Instructions for the task | Reproduce the material that follows, please, but only from its first line to the line containing "return self.low.lerp(self.high, self.share(height))", inclusive.
+++++
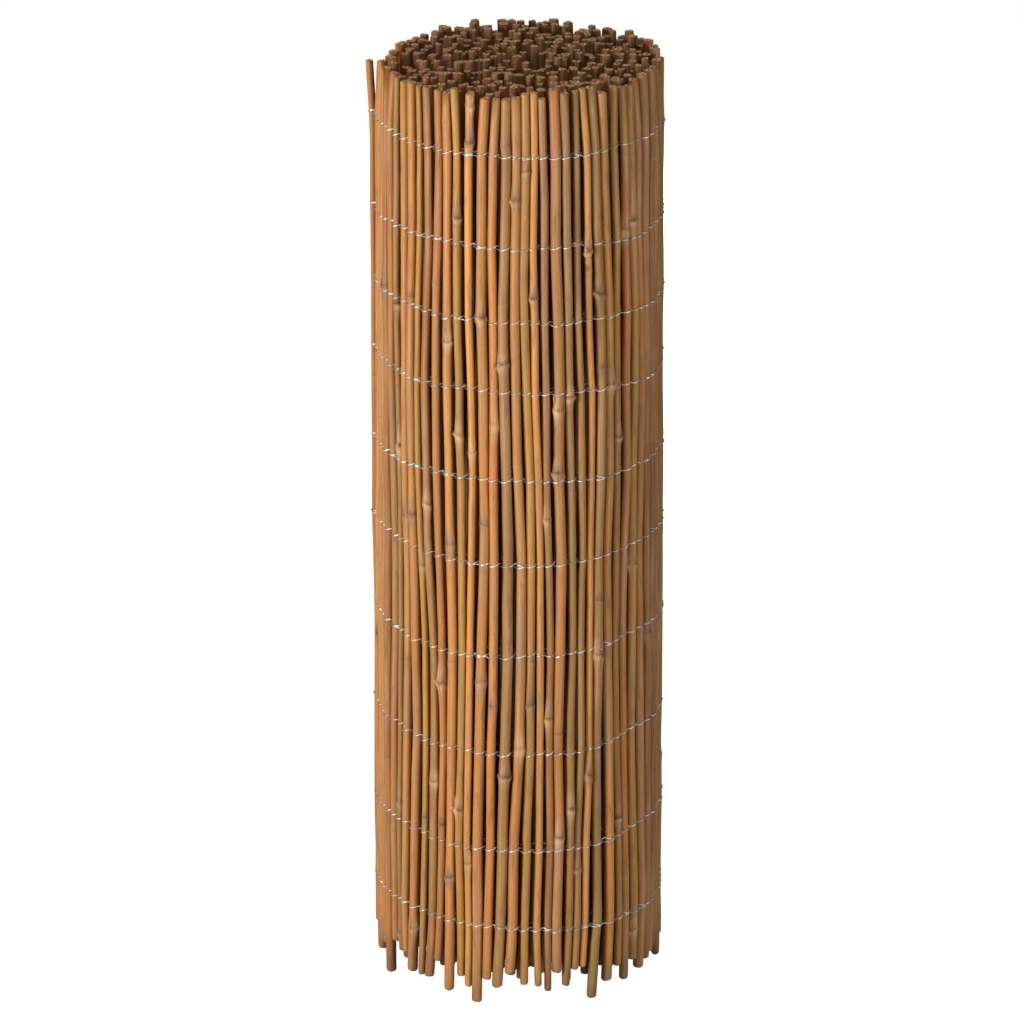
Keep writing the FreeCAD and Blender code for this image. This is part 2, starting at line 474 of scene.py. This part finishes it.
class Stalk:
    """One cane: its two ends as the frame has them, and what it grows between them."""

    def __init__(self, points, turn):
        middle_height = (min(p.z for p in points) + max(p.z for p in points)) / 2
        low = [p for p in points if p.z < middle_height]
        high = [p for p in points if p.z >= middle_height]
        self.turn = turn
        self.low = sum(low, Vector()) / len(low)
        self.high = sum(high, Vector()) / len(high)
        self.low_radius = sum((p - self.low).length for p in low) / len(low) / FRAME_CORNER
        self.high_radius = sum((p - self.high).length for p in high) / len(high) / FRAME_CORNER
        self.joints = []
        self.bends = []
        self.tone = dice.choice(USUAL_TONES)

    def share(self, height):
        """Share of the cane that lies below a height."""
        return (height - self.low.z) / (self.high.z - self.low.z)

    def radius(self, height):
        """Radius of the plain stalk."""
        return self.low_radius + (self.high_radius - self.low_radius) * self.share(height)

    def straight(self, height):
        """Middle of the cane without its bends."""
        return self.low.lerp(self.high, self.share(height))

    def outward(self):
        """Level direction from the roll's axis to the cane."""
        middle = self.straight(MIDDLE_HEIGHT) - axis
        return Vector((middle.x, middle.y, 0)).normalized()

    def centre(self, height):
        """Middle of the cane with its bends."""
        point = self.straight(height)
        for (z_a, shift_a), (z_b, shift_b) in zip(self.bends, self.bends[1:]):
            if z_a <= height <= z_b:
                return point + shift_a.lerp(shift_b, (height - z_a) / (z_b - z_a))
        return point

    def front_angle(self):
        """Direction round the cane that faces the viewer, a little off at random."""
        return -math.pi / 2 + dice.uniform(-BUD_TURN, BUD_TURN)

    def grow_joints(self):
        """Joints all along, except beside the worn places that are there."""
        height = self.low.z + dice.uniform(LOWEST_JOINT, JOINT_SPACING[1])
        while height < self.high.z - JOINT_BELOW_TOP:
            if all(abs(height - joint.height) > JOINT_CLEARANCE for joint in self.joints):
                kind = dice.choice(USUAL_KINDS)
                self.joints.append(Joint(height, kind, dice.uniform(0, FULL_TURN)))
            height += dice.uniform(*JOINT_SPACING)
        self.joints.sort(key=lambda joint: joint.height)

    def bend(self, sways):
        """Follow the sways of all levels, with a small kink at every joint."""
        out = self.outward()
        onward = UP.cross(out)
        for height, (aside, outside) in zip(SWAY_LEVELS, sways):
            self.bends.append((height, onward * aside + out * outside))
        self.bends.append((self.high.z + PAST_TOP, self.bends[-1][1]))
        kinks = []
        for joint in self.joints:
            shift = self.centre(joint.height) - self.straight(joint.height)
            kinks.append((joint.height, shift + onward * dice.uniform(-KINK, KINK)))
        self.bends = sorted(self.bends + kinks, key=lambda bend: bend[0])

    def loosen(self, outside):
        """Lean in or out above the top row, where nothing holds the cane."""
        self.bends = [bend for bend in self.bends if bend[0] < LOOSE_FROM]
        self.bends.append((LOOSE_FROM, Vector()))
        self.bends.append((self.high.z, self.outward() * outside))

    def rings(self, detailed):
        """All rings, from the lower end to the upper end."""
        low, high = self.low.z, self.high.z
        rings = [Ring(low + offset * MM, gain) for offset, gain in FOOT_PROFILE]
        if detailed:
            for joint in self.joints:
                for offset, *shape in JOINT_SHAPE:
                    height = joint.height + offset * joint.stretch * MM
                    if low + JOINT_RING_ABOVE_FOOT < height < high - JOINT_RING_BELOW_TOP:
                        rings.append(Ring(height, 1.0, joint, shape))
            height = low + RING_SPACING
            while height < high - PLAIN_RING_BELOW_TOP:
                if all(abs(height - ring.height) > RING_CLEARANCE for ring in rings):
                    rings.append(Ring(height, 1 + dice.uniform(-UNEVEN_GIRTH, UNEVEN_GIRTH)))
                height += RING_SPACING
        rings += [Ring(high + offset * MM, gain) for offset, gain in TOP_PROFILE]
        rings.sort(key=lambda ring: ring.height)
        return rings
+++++
Answer to the problem |
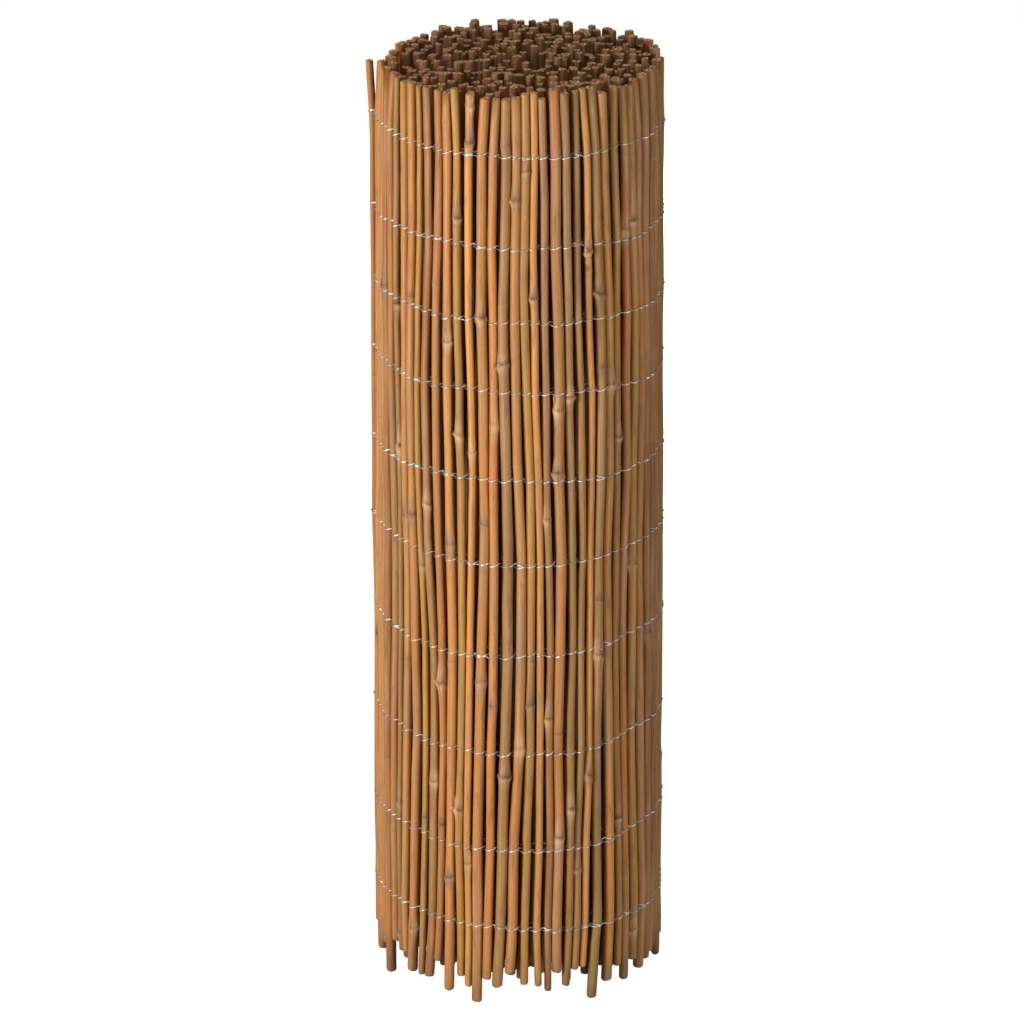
Keep writing the FreeCAD and Blender code for this image. This is part 2, starting at line 474 of scene.py. This part finishes it.
class Stalk:
    """One cane: its two ends as the frame has them, and what it grows between them."""

    def __init__(self, points, turn):
        middle_height = (min(p.z for p in points) + max(p.z for p in points)) / 2
        low = [p for p in points if p.z < middle_height]
        high = [p for p in points if p.z >= middle_height]
        self.turn = turn
        self.low = sum(low, Vector()) / len(low)
        self.high = sum(high, Vector()) / len(high)
        self.low_radius = sum((p - self.low).length for p in low) / len(low) / FRAME_CORNER
        self.high_radius = sum((p - self.high).length for p in high) / len(high) / FRAME_CORNER
        self.joints = []
        self.bends = []
        self.tone = dice.choice(USUAL_TONES)

    def share(self, height):
        """Share of the cane that lies below a height."""
        return (height - self.low.z) / (self.high.z - self.low.z)

    def radius(self, height):
        """Radius of the plain stalk."""
        return self.low_radius + (self.high_radius - self.low_radius) * self.share(height)

    def straight(self, height):
        """Middle of the cane without its bends."""
        return self.low.lerp(self.high, self.share(height))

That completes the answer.